In 1980, the federal Low Level Radioactive Waste (LLRW) Policy Act made each state responsible for disposing of all the LLRW produced within its borders. Only four LLRW disposal facilities, which dispose of waste by burying it in controlled shallow land, exist in the U.S. All 50 states depend on these four facilities to dispose of their radioactive waste, and until 2008, Texas disposed of its LLRW in South Carolina. But when that facility closed its doors, Texas was forced to look into other options.
Enter Waste Control Specialists LLC, the private vendors who recently built a new disposal facility in Andrews County in West Texas. Licensed by the Texas Commission on Environmental Quality and established as part of a “compact” with the state of Vermont, the facility accepts waste from Texas, Vermont and the federal government. It accepted its first shipments of radioactive waste last April. According to Chuck McDonald, a spokesperson for Waste Control Specialists, both the UT and A&M Systems have requested direct contracts with WCS. In a Sept. 26 meeting of the Texas House Committee on Environmental Regulation, he testified that these contracts were about to be finalized. (Full disclosure: I serve as an unpaid intern in State Senator Wendy Davis’s office, but these opinions are my own and not hers or her staff’s.)

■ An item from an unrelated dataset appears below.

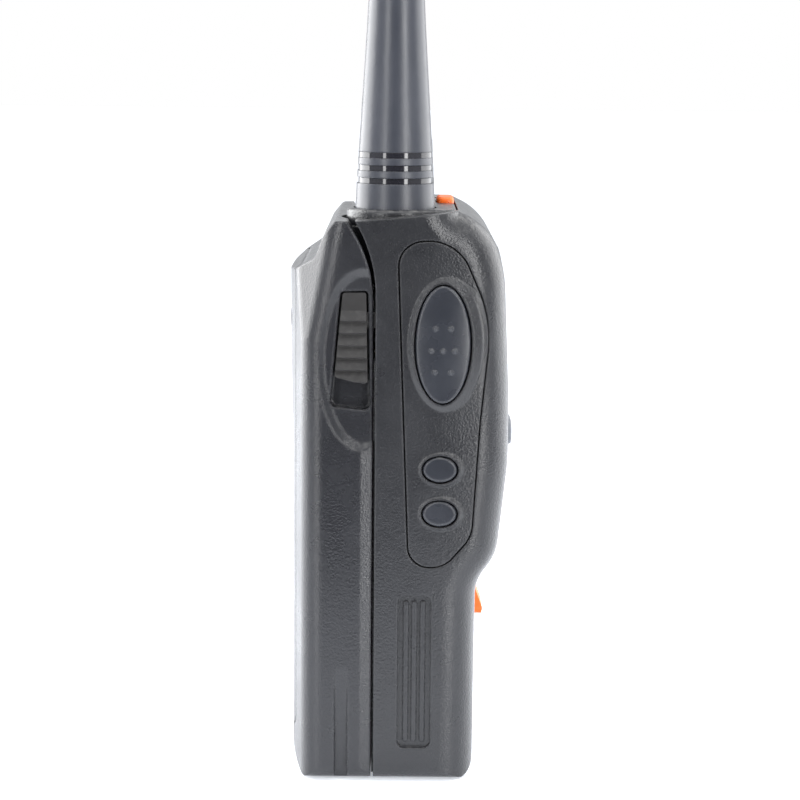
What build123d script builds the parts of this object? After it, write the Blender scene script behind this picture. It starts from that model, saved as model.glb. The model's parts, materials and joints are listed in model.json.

Disposing of LLRW is expensive, but luckily the UT System produces very little of it — only 10 to 20 drums per year. Under contracts that fix the prices charged by WCS, the approximate cost to dispose of one 55-gallon drum of waste material is $2,000, meaning that the UT System will spend no more than $40,000 dollars on LLRW disposal each year. The problem with WCS isn’t financial — it’s environmental.
WCS is run by Dallas businessman Harold Simmons, who persuaded the Commission to allow him to put up stock of Titanium Metals Corporation, a company he owns, as security on the facility. So if anything monumental goes wrong with the Andrews facility, stock in WCS’s sister company will be given to the state for damages. As the Texas Observer reported, radioactive waste disposal facilities are typically secured with a bond, a letter of credit or insurance. Securing one with stocks, let alone stocks so strongly tied to the operator of the facility, is near unheard of. It’s as if Simmons convinced a bank to give him a line of credit by using another line of credit as collateral. It just doesn’t make sense.
In the same Sept. 26 committee meeting, State Representative Lon Burnam interrogated McDonald about whether or not the disposal routes used by WCS to transport the waste met federal and state safety standards. McDonalds responded that he could not speak to that specifically because he was not aware of the routes. McDonald also said that WCS ensures the financial stability of WCS by moving around the stocks in the security every single day. Maybe that’s worked so far to keep the company financially secure, but that’s not the point. The point is that the state agency that’s supposed to be regulating WCS is allowing it to secure the high-risk venture with stock in a sister company. That hardly seems like regulation at all. And if the Commission can’t stand up to Simmons on something as blatantly fishy as securing his company with stock in his other company, then how will they stand up to him on the more serious issues that have been raised about the facility’s environmental impact — issues like ground water contamination and safe transportation of LLRW? It’s not hard to imagine that they won’t.
Wright is Plan II and biology junior from San Antonio.